Apagó el motor de un tirón y salió del coche. La multitud lo reconoció al instante, y algunos lo siguieron con la mirada, extrañados por su actitud. Alejandro comenzó a correr, esquivando a las personas que caminaban distraídas. Su corazón latía con fuerza; no sabía si era por la carrera o por los nervios.

En una esquina, mientras esperaba un semáforo, vio a un adolescente montado en una bicicleta. Sin detenerse a pensar demasiado, sacó un puñado de billetes de su bolsillo y se precipitó hacia el joven.

—Toma esto, necesito la bicicleta —dijo Alejandro, casi sin aliento.

El chico apenas tuvo tiempo de reaccionar.

—¿Qué? ¡Oye! —protestó, mientras Alejandro se subía al vehículo y comenzaba a pedalear con fuerza.

La bicicleta era demasiado pequeña para él, pero eso no le importó. Se impulsó como si su vida dependiera de ello, esquivando autos, motos y peatones mientras cruzaba las calles abarrotadas. Sus pulmones ardían y sus piernas dolían, pero no podía detenerse. Cada segundo contaba.

Finalmente, el imponente rascacielos hospitalario apareció ante él, brillando bajo las luces de la ciudad. Sin detenerse a buscar un lugar para estacionar la bicicleta, la dejó tirada en la entrada y corrió hacia las puertas automáticas.

Un puñado de reporteros ya estaba allí, pero aún no eran muchos. Parecía que acababan de llegar y todavía no entendían del todo la situación. Alejandro los ignoró por completo y entró al edificio, respirando con dificultad por el esfuerzo.

En la sala de espera principal, reconoció a su madre, y al padre de Vanesa, Ernesto, sentados en los sillones de cuero. Ambos hablaban en voz baja, con expresiones de preocupación.

—¿Dónde está Vanesa? —preguntó Alejandro al llegar al mostrador de recepción.

La recepcionista, una mujer joven y profesional, tecleó algo en su computadora antes de responder.

—Señor Adán, su esposa está siendo preparada para el parto. El doctor León está con ella. En cuanto termine la preparación, lo llamaremos para que pueda ingresar.
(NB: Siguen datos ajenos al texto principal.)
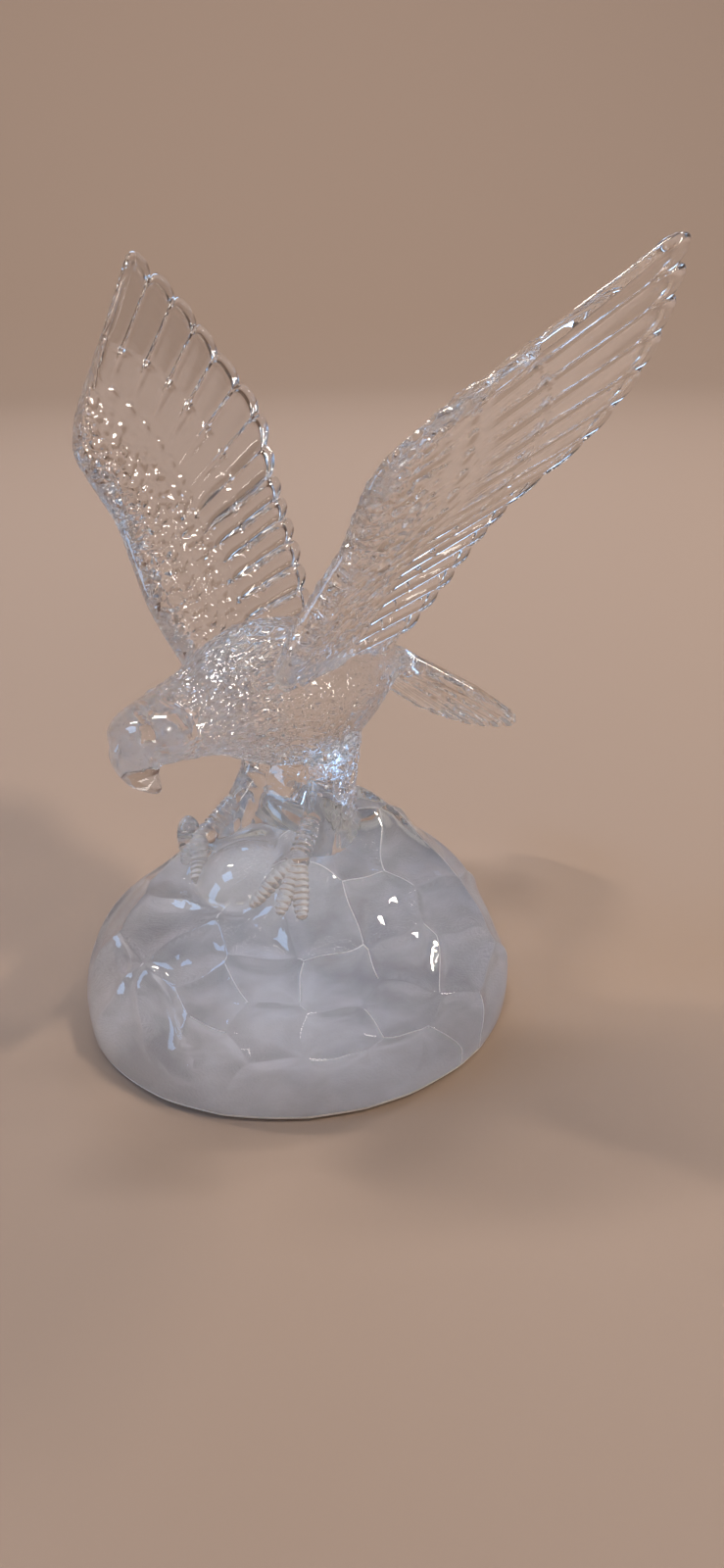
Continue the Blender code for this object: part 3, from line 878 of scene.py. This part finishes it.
def toes():
    """The front toes, from each ankle down over the rock, with tips as shares of its radius."""
    tips = (
        (0.161, -0.484),
        (0.308, -0.477),
        (0.393, -0.435),
        (-0.161, -0.466),
        (-0.288, -0.393),
        (-0.400, -0.280),
    )
    made = []
    for number, tip in enumerate(tips):
        share = np.linspace(0, 1, 64)
        start = ankle(math.copysign(1, tip[0]))
        end = np.array(tip) * ROCK_RADIUS
        start[:2] += 0.05 * (end - start[:2])
        flat = np.outer(1 - share, start[:2]) + np.outer(share, end)
        points = np.array([on_rock(x, y) for x, y in flat])
        points[:, 2] += (start[2] - points[0, 2]) * (1 - share) ** 2 + 0.35 * TOE_RADIUS * share
        radii = TOE_RADIUS * (1 - 0.5 * share**3)
        made.append(ridged_tube(f"toe_{number + 1}", points, radii, 20, TOE_RELIEF, True))
    return made


# The whole piece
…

—Quiero estar ahí. No quiero que hagan nada sin mí —insistió Alejandro, con un tono firme que no admitía discusión.

—Lo tendremos en cuenta, señor solo será prepararla y le llamamos —respondió la recepcionista con calma.
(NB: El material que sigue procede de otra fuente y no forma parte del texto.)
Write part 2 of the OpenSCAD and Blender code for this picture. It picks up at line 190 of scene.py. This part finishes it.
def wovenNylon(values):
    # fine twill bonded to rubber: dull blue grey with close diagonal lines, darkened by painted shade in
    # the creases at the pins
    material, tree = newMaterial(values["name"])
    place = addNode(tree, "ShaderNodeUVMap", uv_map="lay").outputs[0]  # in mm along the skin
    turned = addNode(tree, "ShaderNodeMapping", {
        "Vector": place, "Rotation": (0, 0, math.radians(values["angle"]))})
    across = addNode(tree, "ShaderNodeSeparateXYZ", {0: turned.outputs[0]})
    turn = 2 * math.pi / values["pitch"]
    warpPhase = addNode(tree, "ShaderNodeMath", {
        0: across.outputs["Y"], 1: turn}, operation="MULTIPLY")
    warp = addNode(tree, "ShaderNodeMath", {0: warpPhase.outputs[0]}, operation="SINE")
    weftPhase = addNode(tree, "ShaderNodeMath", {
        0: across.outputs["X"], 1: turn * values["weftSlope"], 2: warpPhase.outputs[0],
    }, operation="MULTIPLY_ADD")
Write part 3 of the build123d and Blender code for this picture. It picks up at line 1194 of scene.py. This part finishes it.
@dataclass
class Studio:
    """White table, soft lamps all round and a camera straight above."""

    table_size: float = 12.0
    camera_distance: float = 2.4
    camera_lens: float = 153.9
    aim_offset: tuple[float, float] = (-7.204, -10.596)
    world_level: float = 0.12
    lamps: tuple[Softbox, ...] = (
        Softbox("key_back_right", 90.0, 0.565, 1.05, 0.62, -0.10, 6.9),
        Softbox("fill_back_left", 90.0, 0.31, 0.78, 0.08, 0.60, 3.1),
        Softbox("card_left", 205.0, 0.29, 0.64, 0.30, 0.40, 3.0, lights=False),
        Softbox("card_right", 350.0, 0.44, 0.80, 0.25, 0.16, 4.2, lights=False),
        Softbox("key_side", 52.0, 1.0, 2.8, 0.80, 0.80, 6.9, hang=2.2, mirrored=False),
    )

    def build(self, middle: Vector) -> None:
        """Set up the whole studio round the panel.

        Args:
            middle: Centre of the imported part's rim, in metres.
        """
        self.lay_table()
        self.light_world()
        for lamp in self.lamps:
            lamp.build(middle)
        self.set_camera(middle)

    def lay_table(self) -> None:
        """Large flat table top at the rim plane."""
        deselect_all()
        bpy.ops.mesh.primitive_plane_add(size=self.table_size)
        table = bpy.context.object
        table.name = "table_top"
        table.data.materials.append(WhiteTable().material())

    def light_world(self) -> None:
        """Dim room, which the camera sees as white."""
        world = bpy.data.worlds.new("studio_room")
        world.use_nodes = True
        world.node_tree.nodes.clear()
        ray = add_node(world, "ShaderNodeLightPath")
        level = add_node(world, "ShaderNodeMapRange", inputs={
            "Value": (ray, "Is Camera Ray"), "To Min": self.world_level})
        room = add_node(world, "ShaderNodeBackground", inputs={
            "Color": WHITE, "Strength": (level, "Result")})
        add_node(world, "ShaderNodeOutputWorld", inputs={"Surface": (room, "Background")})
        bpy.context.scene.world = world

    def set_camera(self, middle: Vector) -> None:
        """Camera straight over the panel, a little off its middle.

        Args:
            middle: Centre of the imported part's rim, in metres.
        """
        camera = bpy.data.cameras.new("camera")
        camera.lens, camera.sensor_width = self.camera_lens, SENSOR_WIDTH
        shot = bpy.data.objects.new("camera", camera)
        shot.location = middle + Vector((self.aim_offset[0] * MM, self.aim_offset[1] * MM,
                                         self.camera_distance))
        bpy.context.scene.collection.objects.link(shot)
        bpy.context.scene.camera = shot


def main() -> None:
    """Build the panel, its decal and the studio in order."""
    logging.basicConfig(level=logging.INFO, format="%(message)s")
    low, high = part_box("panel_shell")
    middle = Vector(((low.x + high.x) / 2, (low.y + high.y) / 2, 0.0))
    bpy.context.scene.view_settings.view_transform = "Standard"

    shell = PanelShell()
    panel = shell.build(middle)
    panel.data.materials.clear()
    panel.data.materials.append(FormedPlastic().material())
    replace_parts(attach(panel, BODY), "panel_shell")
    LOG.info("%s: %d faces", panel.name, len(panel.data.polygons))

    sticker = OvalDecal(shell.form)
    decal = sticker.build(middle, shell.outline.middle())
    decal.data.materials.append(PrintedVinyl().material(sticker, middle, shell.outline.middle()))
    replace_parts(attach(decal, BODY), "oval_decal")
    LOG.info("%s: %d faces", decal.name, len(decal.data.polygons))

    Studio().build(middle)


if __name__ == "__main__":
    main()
Aunque las palabras eran tranquilizadoras, Alejandro no logró calmarse del todo. Respiró hondo y se acercó a su madre y a Ernesto.

—Madre, Ernesto —saludó con un breve asentimiento—. ¿Han sabido algo más?

—Nada nuevo, hijo —respondió Andrea, poniéndose de pie para abrazarlo. Su abrazo era cálido, pero Alejandro apenas lo sintió.

—El doctor solo dijo que todo estaría bien, pero estas cosas siempre son angustiantes —añadió Ernesto, con las manos cruzadas sobre su regazo.

Alejandro asintió, pero sus pensamientos estaban en otra parte. Miraba constantemente hacia el pasillo que llevaba a las salas de parto, esperando que alguien viniera a buscarlo.

Minutos después, las puertas automáticas se abrieron de nuevo, y Emma y Thomas entraron apresuradamente. Ambos tenían las mejillas encendidas y respiraban con dificultad, como si hubieran corrido todo el camino.

—¡Alejandro! ¿Dónde está Vanesa? ¿Qué ha pasado? —preguntó Emma, visiblemente alterada.

—Está dentro. Dicen que todo está bien, pero todavía no sé nada concreto —respondió él, intentando mantener la calma.